American lawyer and activist

Deborah Kaplan (born January 17, 1950) is an American disability rights activist and attorney. She is a quadriplegic. In 1974 she co-founded the Disabled Women's Coalition at the University of California, Berkeley, with Susan E. Sygall and in the same year she co-founded the Disability Rights Center with Ralph Nader. From 1980 until 1985 she was an attorney for the Disability Rights Education and Defense Fund (DREDF). In 1997, she became the executive director of the World Institute on Disability.

She has also worked with the Center for Independent Living, the Disability Law Resource Center, and the Disabled Women's Support Group.

==Early life and education==
Deborah Kaplan was born on January 17, 1950, in Cleveland, Ohio. She is of Russian descent; her mother Nadia Kaplan was a first–generation immigrant. Her family was constantly on the move due to her father's educational and work prospects. From third to seventh grade she lived in Cohasset, Massachusetts but eventually her family moved to Littleton, Colorado where she attended junior high and high school. After high school, Kaplan and her family moved to California in 1967 so she could attend University of California, Santa Cruz and so her father could teach at Stanford University. She graduated from UC Santa Cruz in 1971, and had majored in religious studies.

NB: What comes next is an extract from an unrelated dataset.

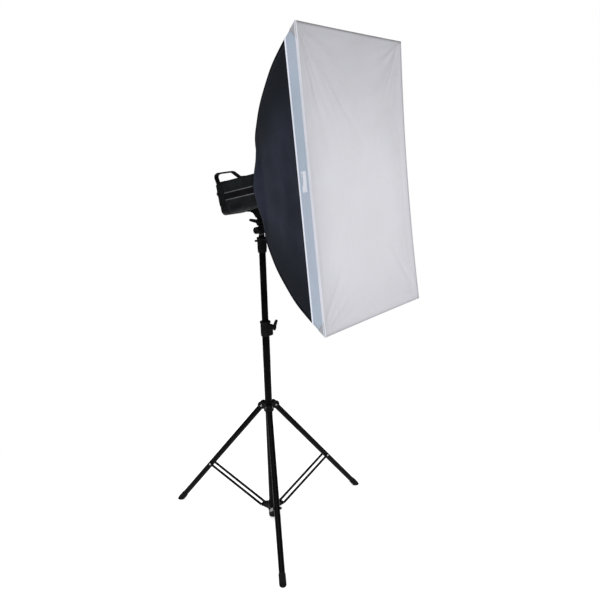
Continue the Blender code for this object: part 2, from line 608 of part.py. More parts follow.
def make_rear(mats, head, middle):
    """The end frame and, in it, a panel that stands out in the middle with the controls."""
    bezel = prism("rear_bezel", head, rounded(BODY_W + 0.002, BODY_H + 0.002, CORNER + 0.001, 5, middle),
                  BEZEL_REAR, BODY_REAR - GAP, "YZX")
    hollow = prism("bezel_hollow", head, rounded(BODY_W - 0.010, BODY_H - 0.010, CORNER - 0.005, 5, middle),
                   BEZEL_REAR - 0.01, BODY_REAR + 0.01, "YZX")
    soften(bezel, 0.003, 2, 60)
    dress(cut(bezel, hollow), mats["bezel"], 35)
    wide, tall = BODY_W / 2 - 0.005 - GAP, BODY_H - 0.010 - 2 * GAP
    panel = prism("rear_panel", head, rounded(2 * wide, tall, CORNER - 0.005 - GAP, 5, middle),
                  PANEL_REAR, -0.122, "YZX")
    wedge = prism("panel_wedge", head, [
        (-0.110, -0.10), (-0.110, 0.10), (-0.1290, wide + 0.001), (PANEL_REAR, 0.0275),
        (PANEL_REAR, -0.0275), (-0.1290, -wide - 0.001)], middle - 0.1, middle + 0.1, "XYZ")
    combine(panel, wedge, "INTERSECT")
    chamfer = block("panel_chamfer", head, (0.08, 0.2, 0.05), (PANEL_REAR - 0.008, 0, 0.046),
                    spin=Matrix.Rotation(math.radians(-38), 4, "Y"))
    cut(panel, chamfer)
    make_controls(mats, head, panel)
    dress(panel, mats["bezel"], 35)


def pocket(panel, head, name, y, z, size, depth=0.0100):
    """A rectangular or round hole in the rear panel."""
    if isinstance(size, tuple):
        tool = block(name, head, (2 * depth, size[0], size[1]), (PANEL_REAR, y, z))
    else:
        tool = rod(name, head, size, (PANEL_REAR - depth, y, z), (PANEL_REAR + depth, y, z), 16)
    cut(panel, tool)


def make_controls(mats, head, panel):
    rear = PANEL_REAR
    for name, y in (("mains_switch", -SWITCH_Y), ("lamp_switch", SWITCH_Y)):
        pocket(panel, head, name + "_pocket", y, SWITCH_Z, (0.0136, 0.0206))
        pivot = empty(name + "_frame", head, Matrix.Translation((rear + 0.0030, y, SWITCH_Z)))
        rocker = prism(name, pivot, [(-0.0072, 0.0088), (-0.0030, 0.0), (-0.0040, -0.0092),
                                     (0.0030, -0.0092), (0.0050, 0.0), (0.0030, 0.0092)],
                       -0.0060, 0.0060)
        dress(rocker, mats["control"])
    pocket(panel, head, "dial_pocket", DIAL_Y, DIAL_Z, 0.0036)
    dial_frame = empty("power_dial_frame", head, Matrix.Translation((rear, DIAL_Y, DIAL_Z)))
    dial = turned("power_dial", dial_frame, [
        (0, 0.0120), (0.0080, 0.0120), (0.0090, 0.0105), (0.0098, 0.0004), (0.0032, 0.0004),
        (0.0032, -0.0080), (0, -0.0080)], axis=(-1, 0, 0), steps=20)
    mark = block("dial_pointer", dial_frame, (0.006, 0.0016, 0.0100), (-0.0100, 0, 0.0062))
    dress(unite(dial, mark), mats["control"], 40)
    pocket(panel, head, "button_pocket", BUTTON_Y, DIAL_Z, 0.0052)
    button_frame = empty("test_button_frame", head, Matrix.Translation((rear, BUTTON_Y, DIAL_Z)))
    button = turned("test_button", button_frame, [
        (0, 0.0045), (0.0040, 0.0045), (0.0048, 0.0035), (0.0048, -0.0050), (0, -0.0050)],
        axis=(-1, 0, 0), steps=16)
    dress(button, mats["control"], 40)
    pocket(panel, head, "sync_pocket", SYNC_Y, SMALL_Z, 0.0045)
    sync = turned("sync_socket", head, [
        (0.0041, 0.0040), (0.0041, -0.0080), (0, -0.0080), (0, -0.0060), (0.0018, -0.0060),
        (0.0018, 0.0040)], at=(rear, SYNC_Y, SMALL_Z), axis=(-1, 0, 0), steps=16)
    open_profile(sync)
    dress(sync, mats["steel"], 40)
    pocket(panel, head, "sensor_pocket", SENSOR_Y, SENSOR_Z, 0.0055)
    sensor = turned("sensor_dome", head, [
        (0, 0.0060), (0.0026, 0.0053), (0.0044, 0.0034), (0.0050, 0.0010), (0.0050, -0.0060),
        (0, -0.0060)], at=(rear, SENSOR_Y, SENSOR_Z), axis=(-1, 0, 0), steps=16)
    dress(sensor, mats["glass"], 40)
    pocket(panel, head, "inlet_pocket", 0, INLET_Z, (0.0286, 0.0206), 0.0180)
    inlet = block("mains_inlet", head, (0.0180, 0.0278, 0.0198), (rear + 0.0078, 0, INLET_Z), 0.0012)
    cut(inlet, block("inlet_mouth", head, (0.0280, 0.0220, 0.0140), (rear - 0.0005, 0, INLET_Z), 0.0020))
    for name, y, z in (("live", -0.006, -0.002), ("neutral", 0.006, -0.002), ("earth", 0.0, 0.0025)):
        pin = block("inlet_pin_" + name, head, (0.0090, 0.0016, 0.0040), (rear + 0.0105, y, INLET_Z + z))
        unite(inlet, pin)
    dress(inlet, mats["control"])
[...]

Kaplan received her teaching credentials and was a substitute teacher at a public school for a while. She then started working as a house cleaner and waitress at downtown Santa Cruz. However, after several months of working these jobs, she decided to go to law school and was back at home with her parents in nearby Los Altos, California. During her stay with her parents, she worked as a secretary for a publishing company.

In May 1972, she went backpacking with her friends in Santa Cruz Mountains. Since it was summer, she and her friends decided to swim in a creek and Kaplan dove into a creek that caused her to break her neck and left her quadriplegic. Kaplan then spent eight to nine months in rehab at the Santa Clara Valley Medical Center. She sent in her law applications and also decided to apply to University of California, Berkeley due to it being the only place that had disabled students program. She did her undergraduate study at UC Santa Cruz and obtained her J.D. degree from UC Berkeley.